Turning to the second work, Heaven and Earth, it is important to remember that this album features composers who are influenced by Orthodox traditions and does not reflect the original source material itself, though some is cited throughout. The distinctive elements of Orthodox music—the sudden flats, modal transpositions, un‑Western turns and shakes—are used by each composer as elements in a paint box, selected to shed light on the text and to create a unique musical palette. The overall sound of this album is one of strength and power. The texts of creation (translated into English) unfold as though accompanying a cosmic explosion which unifies science and belief. This is bold music with nothing weak or tentative. I was heartened by the strong presence of women’s voices in these renditions. The overall impact of choir and string trio, regardless of which composer is featured, remains one of energetic engagement and self-confidence.

While both works made a positive impression on first and second hearings, I am still curious as to how the composition of the Heaven and Earth segments came about, how the various sections depicting the creation were assigned or contributed, and how they were woven together to create an appealing musical tapestry.
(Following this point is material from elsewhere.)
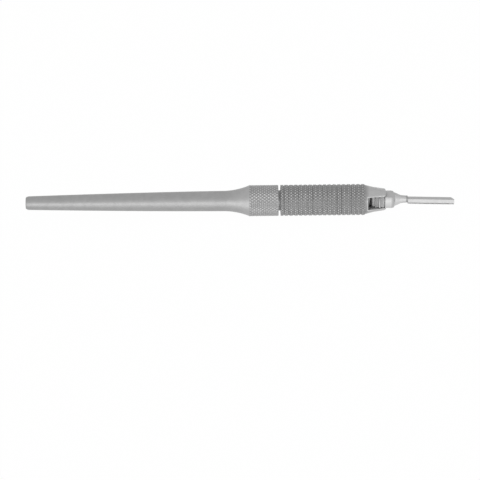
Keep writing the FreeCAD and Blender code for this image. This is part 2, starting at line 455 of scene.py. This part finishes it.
def fit_ribs(bm, ribs):
    """Put the ribs' mesh in the place of the plain ribs."""
    plain = []
    for face in bm.faces:
        middle = face.calc_center_median() / MM
        outside = math.hypot(middle.y, middle.z) > NOSE_START_RADIUS - MARGIN
        if outside and GRIP_START + TIGHT_MARGIN < middle.x < NOSE_START:
            plain.append(face)
    bmesh.ops.delete(bm, geom=plain, context="FACES")
    bm.from_mesh(ribs)
    open_ends = {}
    for edge in bm.edges:
        if edge.is_boundary:
            x = round((edge.verts[0].co.x + edge.verts[1].co.x) / 2 / MM, 2)
            open_ends.setdefault(x, []).append(edge)
    for edges in open_ends.values():
        bmesh.ops.bridge_loops(bm, edges=edges)
    bm.normal_update()


def mark_border(bm, material_index):
    """Give the window's border and chamfer their own lighter material, a painted highlight, but not the
    slot's walls.
    """
    for face in bm.faces:
        middle = face.calc_center_median() / MM
        outward = Vector((0, middle.y, middle.z)).normalized()
        beside_slot = RIM_BACK < middle.x < NOSE_END - RIM_CHAMFER and RIM_BOTTOM < middle.z < RIM_TOP
        on_wall = max(abs(face.normal.x), abs(face.normal.z)) > WALL_FACING
        faces_out = face.normal.dot(outward) > OUTWARD_FACING
        if beside_slot and middle.y < 0 and faces_out and not on_wall:
            face.material_index = material_index


rib_count = math.ceil((NOSE_START - GRIP_START) / RING_STEP)
rib_mesh = lathe("ribs", [rib_ring(x) for x in np.linspace(GRIP_START, NOSE_START, rib_count)], closed=False)
grip_mesh = node_mesh("front_grip", "front_grip_knurled")
bm = bmesh.new()
bm.from_mesh(grip_mesh)
ease_window(bm)
cut_border(bm)
shade_nose(bm)
fit_ribs(bm, rib_mesh)
mark_border(bm, 1)
bm.to_mesh(grip_mesh)
bm.free()
soften(grip_mesh, 30)
piece("front_grip_knurled", grip_mesh, "grip", grip_steel, "front_grip")
grip_mesh.materials.append(rim_highlight_steel)


# The other pieces keep their nodes' form, with smooth curves and crisp edges


def head_light_and_shade(middle, normal):
    """Painted light and shade of one of the head's faces: painted shade on the teeth in the window, the
    front bevel, the neck and faces that look up or down, and painted light on the last tooth.
    """
    from_pivot = math.hypot(middle.x - PIVOT_X, middle.y)
    upright = abs(normal.z) < 0.5
    if middle.x < HEAD_START - TIGHT_MARGIN and upright and from_pivot < TOOTH_TIP_RADIUS - MARGIN:
        return TEETH_SHADE if middle.x < LAST_TOOTH_X else LAST_TOOTH_LIGHT
    on_bevel = HEAD_END - HEAD_BEVEL - TIGHT_MARGIN < middle.x < HEAD_END - TIGHT_MARGIN
    if on_bevel and normal.x > OUTWARD_FACING:
        return BEVEL_SHADE
    if NECK_START < middle.x < NECK_END:
        return NECK_SHADOW
    # Painted shade on faces that look up or down
    return 1.0 - TOP_AND_BOTTOM_SHADE * normal.z ** 2


head_mesh = node_mesh("blade_carrier", "blade_carrier_finished")
bm = bmesh.new()
bm.from_mesh(head_mesh)
# The neck gets faces of its own, for its painted shadow
for x in (NECK_START, NECK_END):
    cut_faces(bm, bm.faces, (x, 0, 0), (1, 0, 0))
bm.to_mesh(head_mesh)
bm.free()
layer = head_mesh.attributes.new("tone", "FLOAT", "FACE")
layer.data.foreach_set("value", [head_light_and_shade(f.center / MM, f.normal) for f in head_mesh.polygons])

rod_mesh = node_mesh("lock_rod", "lock_rod_finished")
bush_mesh = node_mesh("rod_retaining_bush", "rod_retaining_bush_finished")
pin_mesh = node_mesh("pivot_pin", "pivot_pin_finished")
for mesh in (head_mesh, rod_mesh, bush_mesh, pin_mesh):
    soften(mesh, 32)
piece("blade_carrier_finished", head_mesh, "head", head_steel, "blade_carrier")
piece("lock_rod_finished", rod_mesh, "rod", rod_steel, "lock_rod")
piece("rod_retaining_bush_finished", bush_mesh, "handle", bush_steel, "rod_retaining_bush")
piece("pivot_pin_finished", pin_mesh, "grip", pin_steel, "pivot_pin")


# Studio. Lengths here are in metres.

CAMERA_DISTANCE = 1.0
CAMERA_ELEVATION = 22.5
CAMERA_ROLL = -0.63
FRAME_WIDTH = 0.1848
LOOK_AT_X = 0.08224
AXIS_ABOVE_CENTRE = 0.01508
SENSOR_MM = 36.0
FLOOR_HALF = 4.0
FLOOR_GLOW = 0.985
PAPER = 0.88


def add_camera():
    data = bpy.data.cameras.new("camera")
    data.sensor_width = SENSOR_MM
    data.lens = SENSOR_MM * CAMERA_DISTANCE / FRAME_WIDTH
    data.clip_start = 0.01
    data.clip_end = 50
    obj = bpy.data.objects.new("camera", data)
    bpy.context.scene.collection.objects.link(obj)
    tilt = math.radians(CAMERA_ELEVATION)
    forward = Vector((0, math.cos(tilt), -math.sin(tilt)))
    up = Vector((0, math.sin(tilt), math.cos(tilt)))
    aim = Vector((LOOK_AT_X, 0, 0)) - up * AXIS_ABOVE_CENTRE
    turn = forward.to_track_quat("-Z", "Y").to_matrix().to_4x4()
    roll = Matrix.Rotation(math.radians(CAMERA_ROLL), 4, "Z")
    obj.matrix_world = Matrix.Translation(aim - forward * CAMERA_DISTANCE) @ turn @ roll
    bpy.context.scene.camera = obj


def add_light(name, place, aim, width, height, power):
    """Soft lamp, lighting the object without being seen itself."""
    data = bpy.data.lights.new(name, "AREA")
    data.shape = "RECTANGLE"
    data.size = width
    data.size_y = height
    data.energy = power
    obj = bpy.data.objects.new(name, data)
    bpy.context.scene.collection.objects.link(obj)
    obj.location = place
    obj.rotation_euler = (Vector(aim) - Vector(place)).to_track_quat("-Z", "Y").to_euler()
    obj.visible_camera = False


def seen_directly(tree):
    """1 for rays that show the background: straight to the camera, mirrored or through glass."""
    path = tree.nodes.new("ShaderNodeLightPath")
    total = path.outputs["Is Camera Ray"]
    for name in ("Is Glossy Ray", "Is Transmission Ray"):
        both = node(tree, "ShaderNodeMath", operation="MAXIMUM")
        tree.links.new(total, both.inputs[0])
        tree.links.new(path.outputs[name], both.inputs[1])
        total = both.outputs[0]
    return total


def add_floor():
    """White paper under the grip, which is the handle's thickest part."""
    mesh = bpy.data.meshes.new("floor")
    bm = bmesh.new()
    bmesh.ops.create_grid(bm, x_segments=4, y_segments=4, size=FLOOR_HALF)
    bm.to_mesh(mesh)
    bm.free()
    obj = bpy.data.objects.new("floor", mesh)
    bpy.context.scene.collection.objects.link(obj)
    obj.location = (0.08, 0, -GRIP_RADIUS * MM)
    material, tree, output = new_material("paper")
    paper = node(tree, "ShaderNodeBsdfDiffuse", Color=(*grey(PAPER), 1))
    glow = node(tree, "ShaderNodeEmission", Color=(*grey(1.0), 1), Strength=1.0)
    share = node(tree, "ShaderNodeMath", operation="MULTIPLY")
    share.inputs[1].default_value = FLOOR_GLOW
    tree.links.new(seen_directly(tree), share.inputs[0])
    mix = tree.nodes.new("ShaderNodeMixShader")
    tree.links.new(share.outputs[0], mix.inputs["Fac"])
    tree.links.new(paper.outputs["BSDF"], mix.inputs[1])
    tree.links.new(glow.outputs["Emission"], mix.inputs[2])
    tree.links.new(mix.outputs["Shader"], output.inputs["Surface"])
    mesh.materials.append(material)


def add_world():
    """Pale studio room, white at the horizon and a little darker overhead."""
    world = bpy.data.worlds.new("studio")
    bpy.context.scene.world = world
    world.use_nodes = True
    tree = world.node_tree
    tree.nodes.clear()
    output = tree.nodes.new("ShaderNodeOutputWorld")
    place = tree.nodes.new("ShaderNodeTexCoord")
    split = tree.nodes.new("ShaderNodeSeparateXYZ")
    tree.links.new(place.outputs["Generated"], split.inputs["Vector"])
    room = ramp(tree, split.outputs["Z"], grey(1.0), grey(0.88), 0.10, 0.35)
    pale = node(tree, "ShaderNodeBackground", Strength=1.0)
    tree.links.new(room, pale.inputs["Color"])
    tree.links.new(pale.outputs["Background"], output.inputs["Surface"])


add_camera()
add_floor()
add_world()
add_light("front_strip", (0.08, -0.75, 0.014), (0.08, 0, 0), 2.0, 0.04, 1.9)
add_light("low_panel", (-0.004, -0.044, -0.0057), (-0.004, -0.044, 1.0), 0.232, 0.064, 0.028)
bpy.context.scene.view_settings.view_transform = "Standard"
The work has an impressive symmetry and unity considering the number of creators involved in its composition.

Together with Ikon, the Heaven and Earth section of this album provides a balanced program of music that is totally modern but bearing an indisputable imprint of Eastern Christian traditions. This balance and revelation is Cappella Romana’s unique gift to world music, a door opening to greater understanding and the expansion of our appreciation of beauty.